(3D code data)
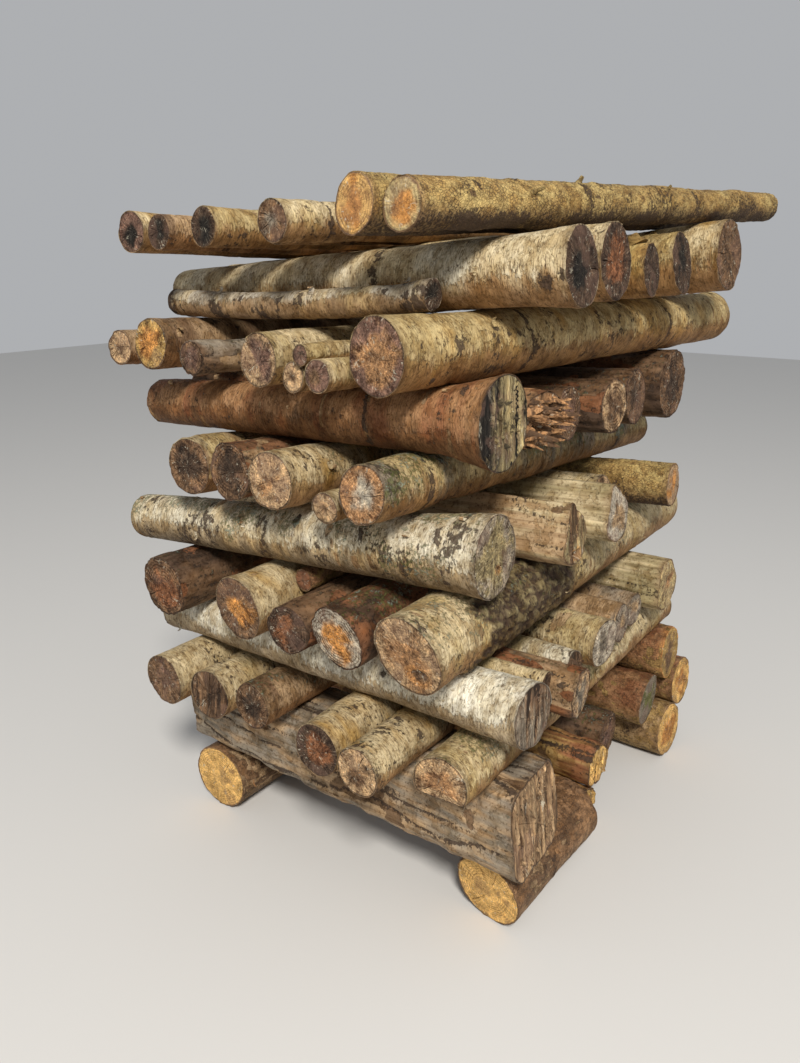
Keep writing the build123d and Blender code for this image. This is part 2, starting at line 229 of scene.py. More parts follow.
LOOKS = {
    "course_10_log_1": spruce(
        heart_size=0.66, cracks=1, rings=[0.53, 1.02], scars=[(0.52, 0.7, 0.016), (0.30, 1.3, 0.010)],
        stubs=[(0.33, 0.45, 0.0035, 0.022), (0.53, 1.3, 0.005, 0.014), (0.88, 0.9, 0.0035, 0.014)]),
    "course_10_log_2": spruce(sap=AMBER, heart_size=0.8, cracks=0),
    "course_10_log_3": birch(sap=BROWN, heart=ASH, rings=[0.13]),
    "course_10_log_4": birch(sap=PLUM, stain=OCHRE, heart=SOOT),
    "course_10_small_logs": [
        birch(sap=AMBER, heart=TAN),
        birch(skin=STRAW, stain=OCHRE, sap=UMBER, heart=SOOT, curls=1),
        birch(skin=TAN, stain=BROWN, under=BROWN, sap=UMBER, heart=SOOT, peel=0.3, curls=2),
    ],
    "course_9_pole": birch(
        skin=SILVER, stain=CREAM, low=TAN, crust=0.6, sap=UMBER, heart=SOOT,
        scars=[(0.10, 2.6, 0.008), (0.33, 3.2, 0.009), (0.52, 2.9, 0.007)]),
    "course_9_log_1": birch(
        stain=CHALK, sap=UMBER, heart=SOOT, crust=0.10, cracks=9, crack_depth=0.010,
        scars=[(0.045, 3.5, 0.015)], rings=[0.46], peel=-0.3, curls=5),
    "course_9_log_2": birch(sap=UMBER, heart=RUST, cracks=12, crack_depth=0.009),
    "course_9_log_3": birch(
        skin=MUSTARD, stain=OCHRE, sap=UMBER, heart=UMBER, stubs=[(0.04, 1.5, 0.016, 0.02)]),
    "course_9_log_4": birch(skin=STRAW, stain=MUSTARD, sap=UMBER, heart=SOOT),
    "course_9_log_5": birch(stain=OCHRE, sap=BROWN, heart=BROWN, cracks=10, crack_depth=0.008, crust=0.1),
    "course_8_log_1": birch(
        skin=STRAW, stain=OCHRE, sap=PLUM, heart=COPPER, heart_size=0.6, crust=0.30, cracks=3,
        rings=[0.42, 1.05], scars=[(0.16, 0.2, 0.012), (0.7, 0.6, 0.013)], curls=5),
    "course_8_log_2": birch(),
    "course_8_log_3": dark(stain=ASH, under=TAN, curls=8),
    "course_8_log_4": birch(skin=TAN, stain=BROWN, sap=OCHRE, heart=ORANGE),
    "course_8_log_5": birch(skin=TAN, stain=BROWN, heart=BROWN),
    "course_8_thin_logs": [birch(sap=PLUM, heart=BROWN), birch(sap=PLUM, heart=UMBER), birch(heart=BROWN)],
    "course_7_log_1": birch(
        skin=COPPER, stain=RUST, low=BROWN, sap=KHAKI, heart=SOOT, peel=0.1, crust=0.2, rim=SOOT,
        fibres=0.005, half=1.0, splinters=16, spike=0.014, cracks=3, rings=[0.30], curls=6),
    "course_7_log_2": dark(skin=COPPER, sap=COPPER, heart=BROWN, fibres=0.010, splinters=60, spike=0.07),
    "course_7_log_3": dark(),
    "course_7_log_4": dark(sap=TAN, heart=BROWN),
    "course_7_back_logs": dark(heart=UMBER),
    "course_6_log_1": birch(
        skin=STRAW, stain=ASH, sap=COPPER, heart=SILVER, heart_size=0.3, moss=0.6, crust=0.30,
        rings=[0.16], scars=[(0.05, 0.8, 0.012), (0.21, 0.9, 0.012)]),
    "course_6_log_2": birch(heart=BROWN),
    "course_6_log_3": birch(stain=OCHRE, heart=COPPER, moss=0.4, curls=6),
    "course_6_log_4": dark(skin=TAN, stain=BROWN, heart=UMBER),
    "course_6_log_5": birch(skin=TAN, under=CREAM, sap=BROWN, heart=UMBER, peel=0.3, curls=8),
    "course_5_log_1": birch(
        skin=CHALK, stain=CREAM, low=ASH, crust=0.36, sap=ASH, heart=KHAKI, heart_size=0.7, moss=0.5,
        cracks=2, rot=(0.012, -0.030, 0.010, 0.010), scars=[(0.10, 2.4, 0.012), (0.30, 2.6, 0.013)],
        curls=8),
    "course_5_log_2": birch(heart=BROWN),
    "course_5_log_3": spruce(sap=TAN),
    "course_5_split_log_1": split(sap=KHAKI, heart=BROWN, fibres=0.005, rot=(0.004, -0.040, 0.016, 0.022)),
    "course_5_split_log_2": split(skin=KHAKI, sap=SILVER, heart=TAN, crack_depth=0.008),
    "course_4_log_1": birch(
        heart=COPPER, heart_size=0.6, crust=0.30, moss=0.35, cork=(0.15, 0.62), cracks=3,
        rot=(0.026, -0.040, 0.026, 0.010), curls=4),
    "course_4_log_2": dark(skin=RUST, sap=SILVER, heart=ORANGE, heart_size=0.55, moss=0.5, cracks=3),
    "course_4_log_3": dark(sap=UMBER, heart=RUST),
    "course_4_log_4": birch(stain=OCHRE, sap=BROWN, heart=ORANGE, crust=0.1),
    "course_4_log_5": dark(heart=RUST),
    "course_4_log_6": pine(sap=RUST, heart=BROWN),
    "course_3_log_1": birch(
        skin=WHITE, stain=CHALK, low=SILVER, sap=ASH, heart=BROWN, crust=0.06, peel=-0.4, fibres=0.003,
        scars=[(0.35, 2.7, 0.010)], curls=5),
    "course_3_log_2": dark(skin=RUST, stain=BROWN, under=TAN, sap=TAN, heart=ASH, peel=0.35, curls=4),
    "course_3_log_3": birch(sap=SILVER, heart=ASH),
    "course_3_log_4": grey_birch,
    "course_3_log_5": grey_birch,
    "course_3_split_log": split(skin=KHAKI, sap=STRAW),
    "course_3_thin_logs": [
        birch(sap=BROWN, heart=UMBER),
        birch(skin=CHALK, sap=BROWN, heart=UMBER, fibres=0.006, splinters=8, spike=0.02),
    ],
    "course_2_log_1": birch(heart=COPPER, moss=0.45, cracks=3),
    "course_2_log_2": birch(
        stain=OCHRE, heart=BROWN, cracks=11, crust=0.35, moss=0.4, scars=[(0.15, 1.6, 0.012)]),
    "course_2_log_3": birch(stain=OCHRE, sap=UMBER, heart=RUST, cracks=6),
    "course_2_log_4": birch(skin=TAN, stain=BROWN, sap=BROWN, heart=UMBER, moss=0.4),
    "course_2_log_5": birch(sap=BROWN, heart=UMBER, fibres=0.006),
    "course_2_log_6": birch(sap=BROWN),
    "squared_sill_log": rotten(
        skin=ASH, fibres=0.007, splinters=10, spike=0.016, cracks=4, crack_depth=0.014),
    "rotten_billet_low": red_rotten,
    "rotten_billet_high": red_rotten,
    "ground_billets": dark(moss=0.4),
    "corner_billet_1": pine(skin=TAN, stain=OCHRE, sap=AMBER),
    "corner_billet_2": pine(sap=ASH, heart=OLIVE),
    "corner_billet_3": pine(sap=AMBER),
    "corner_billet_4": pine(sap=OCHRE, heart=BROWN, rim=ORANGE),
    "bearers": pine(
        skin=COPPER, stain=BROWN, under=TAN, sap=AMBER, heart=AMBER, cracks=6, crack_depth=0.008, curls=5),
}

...

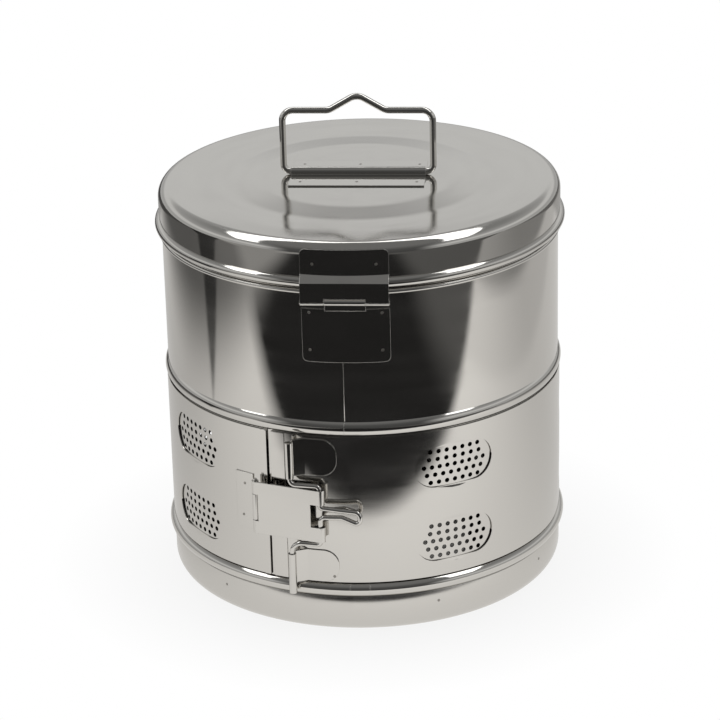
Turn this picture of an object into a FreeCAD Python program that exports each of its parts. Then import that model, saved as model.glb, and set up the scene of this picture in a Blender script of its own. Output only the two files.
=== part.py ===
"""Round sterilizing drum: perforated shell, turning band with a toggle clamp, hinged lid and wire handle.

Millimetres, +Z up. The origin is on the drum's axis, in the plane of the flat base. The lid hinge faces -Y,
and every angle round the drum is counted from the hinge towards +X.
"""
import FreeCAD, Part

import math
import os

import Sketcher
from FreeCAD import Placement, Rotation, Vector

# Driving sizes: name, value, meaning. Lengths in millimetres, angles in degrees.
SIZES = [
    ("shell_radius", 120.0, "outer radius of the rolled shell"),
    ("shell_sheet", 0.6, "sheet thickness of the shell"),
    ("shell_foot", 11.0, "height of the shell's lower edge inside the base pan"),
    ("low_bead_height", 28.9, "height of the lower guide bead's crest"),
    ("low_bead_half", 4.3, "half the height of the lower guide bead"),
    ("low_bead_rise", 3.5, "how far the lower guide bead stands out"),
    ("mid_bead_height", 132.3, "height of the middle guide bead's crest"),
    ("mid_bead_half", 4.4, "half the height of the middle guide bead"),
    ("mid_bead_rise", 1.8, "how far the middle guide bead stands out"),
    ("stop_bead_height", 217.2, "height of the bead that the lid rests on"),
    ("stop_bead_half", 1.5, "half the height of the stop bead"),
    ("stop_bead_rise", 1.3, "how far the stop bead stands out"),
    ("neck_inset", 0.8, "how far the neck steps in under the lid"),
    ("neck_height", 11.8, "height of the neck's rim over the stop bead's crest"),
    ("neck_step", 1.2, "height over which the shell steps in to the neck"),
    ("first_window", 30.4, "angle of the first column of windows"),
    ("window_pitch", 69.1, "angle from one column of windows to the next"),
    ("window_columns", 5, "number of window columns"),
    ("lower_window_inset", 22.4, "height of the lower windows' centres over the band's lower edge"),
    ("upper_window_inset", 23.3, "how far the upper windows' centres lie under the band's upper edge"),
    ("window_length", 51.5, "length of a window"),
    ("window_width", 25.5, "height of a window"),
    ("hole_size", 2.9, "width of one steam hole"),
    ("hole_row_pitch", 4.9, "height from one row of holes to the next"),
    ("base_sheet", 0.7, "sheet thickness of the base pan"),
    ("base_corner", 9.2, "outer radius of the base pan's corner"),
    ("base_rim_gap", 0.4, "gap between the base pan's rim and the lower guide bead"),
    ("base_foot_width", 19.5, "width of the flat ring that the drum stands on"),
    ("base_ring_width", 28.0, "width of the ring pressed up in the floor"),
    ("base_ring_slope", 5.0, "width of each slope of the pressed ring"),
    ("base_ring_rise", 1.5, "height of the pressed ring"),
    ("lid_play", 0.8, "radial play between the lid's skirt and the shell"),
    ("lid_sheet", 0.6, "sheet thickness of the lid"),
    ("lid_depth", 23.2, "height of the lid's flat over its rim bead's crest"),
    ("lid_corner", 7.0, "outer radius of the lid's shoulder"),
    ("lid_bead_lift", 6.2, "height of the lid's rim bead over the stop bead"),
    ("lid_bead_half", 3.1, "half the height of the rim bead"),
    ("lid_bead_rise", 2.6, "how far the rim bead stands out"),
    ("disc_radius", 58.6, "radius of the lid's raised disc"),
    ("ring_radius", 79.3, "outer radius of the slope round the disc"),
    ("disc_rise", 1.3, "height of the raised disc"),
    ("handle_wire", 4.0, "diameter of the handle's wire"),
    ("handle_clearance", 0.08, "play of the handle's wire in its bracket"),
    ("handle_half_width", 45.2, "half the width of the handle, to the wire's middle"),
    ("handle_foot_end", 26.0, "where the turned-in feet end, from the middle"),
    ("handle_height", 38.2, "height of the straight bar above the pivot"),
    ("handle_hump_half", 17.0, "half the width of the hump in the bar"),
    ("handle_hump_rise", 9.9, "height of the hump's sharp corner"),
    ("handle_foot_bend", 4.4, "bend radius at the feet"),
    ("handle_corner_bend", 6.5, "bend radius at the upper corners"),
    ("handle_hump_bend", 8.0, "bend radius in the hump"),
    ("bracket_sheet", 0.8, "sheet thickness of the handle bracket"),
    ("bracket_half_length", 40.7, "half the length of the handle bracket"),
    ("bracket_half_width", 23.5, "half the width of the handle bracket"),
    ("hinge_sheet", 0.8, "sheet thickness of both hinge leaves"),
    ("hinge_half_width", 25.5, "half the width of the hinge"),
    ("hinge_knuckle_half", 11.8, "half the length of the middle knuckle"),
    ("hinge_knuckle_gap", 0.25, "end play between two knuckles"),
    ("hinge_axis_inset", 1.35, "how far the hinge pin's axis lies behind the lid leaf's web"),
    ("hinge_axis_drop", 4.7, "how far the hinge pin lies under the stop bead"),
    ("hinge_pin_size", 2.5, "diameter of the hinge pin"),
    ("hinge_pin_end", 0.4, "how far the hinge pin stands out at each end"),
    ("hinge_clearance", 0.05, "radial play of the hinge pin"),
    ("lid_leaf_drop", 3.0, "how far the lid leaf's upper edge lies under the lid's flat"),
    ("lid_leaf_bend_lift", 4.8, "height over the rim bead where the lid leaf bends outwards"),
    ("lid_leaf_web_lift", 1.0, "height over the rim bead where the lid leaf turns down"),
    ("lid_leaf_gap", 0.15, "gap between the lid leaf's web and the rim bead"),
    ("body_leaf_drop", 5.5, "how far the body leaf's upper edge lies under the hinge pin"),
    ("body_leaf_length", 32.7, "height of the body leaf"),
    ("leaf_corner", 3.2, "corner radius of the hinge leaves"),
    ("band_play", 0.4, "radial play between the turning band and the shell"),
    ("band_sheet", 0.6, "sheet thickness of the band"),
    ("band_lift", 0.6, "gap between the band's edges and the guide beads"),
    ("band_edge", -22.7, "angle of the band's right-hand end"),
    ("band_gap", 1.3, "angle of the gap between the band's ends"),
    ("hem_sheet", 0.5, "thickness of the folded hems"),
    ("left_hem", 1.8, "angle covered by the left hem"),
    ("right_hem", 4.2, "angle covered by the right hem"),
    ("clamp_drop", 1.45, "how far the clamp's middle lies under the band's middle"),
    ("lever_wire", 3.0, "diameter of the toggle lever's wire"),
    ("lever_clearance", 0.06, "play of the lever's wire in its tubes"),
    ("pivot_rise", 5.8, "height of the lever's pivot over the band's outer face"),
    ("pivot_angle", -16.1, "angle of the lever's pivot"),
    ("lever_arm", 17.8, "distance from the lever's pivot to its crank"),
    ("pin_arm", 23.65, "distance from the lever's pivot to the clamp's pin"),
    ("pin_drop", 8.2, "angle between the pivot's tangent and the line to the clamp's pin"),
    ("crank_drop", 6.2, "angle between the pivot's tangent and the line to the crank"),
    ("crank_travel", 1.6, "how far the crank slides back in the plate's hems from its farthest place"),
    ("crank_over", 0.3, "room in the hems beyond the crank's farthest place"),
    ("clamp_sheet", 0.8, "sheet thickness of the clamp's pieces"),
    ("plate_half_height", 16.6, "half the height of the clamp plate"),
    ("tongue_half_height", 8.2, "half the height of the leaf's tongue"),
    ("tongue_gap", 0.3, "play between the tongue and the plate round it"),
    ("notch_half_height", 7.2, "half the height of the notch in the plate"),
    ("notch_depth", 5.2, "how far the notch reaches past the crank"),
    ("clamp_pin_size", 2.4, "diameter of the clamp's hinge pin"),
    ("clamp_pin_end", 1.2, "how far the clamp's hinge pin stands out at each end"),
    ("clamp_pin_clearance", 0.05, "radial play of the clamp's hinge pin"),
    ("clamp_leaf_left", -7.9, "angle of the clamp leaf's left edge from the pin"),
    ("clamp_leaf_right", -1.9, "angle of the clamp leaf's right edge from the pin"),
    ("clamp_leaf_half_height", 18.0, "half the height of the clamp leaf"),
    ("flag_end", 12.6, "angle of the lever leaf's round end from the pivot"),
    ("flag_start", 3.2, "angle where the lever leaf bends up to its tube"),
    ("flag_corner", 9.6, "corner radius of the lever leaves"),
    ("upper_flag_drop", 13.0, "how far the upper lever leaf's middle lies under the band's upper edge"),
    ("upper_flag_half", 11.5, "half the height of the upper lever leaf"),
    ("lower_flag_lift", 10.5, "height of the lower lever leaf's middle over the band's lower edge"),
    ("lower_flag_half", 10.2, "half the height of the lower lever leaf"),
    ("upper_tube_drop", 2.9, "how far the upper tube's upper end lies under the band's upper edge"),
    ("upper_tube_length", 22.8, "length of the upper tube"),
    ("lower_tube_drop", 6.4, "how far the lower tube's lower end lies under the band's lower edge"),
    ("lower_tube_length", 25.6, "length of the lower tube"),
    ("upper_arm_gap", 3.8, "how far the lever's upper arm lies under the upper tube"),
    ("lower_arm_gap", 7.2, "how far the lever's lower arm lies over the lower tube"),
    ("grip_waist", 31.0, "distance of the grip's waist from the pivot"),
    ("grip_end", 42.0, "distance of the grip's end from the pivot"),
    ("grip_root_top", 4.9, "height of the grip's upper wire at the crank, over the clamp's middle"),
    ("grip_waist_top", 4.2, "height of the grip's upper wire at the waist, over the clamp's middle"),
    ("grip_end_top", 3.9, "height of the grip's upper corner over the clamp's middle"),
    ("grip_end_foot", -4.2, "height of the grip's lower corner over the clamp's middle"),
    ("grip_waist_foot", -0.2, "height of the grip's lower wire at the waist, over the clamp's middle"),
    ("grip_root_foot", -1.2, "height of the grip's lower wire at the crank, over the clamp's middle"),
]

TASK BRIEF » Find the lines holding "this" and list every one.

COMPLETE OUTPUT »
Keep writing the build123d and Blender code for this image. This is part 2, starting at line 229 of scene.py. More parts follow.
Turn this picture of an object into a FreeCAD Python program that exports each of its parts. Then import that model, saved as model.glb, and set up the scene of this picture in a Blender script of its own. Output only the two files.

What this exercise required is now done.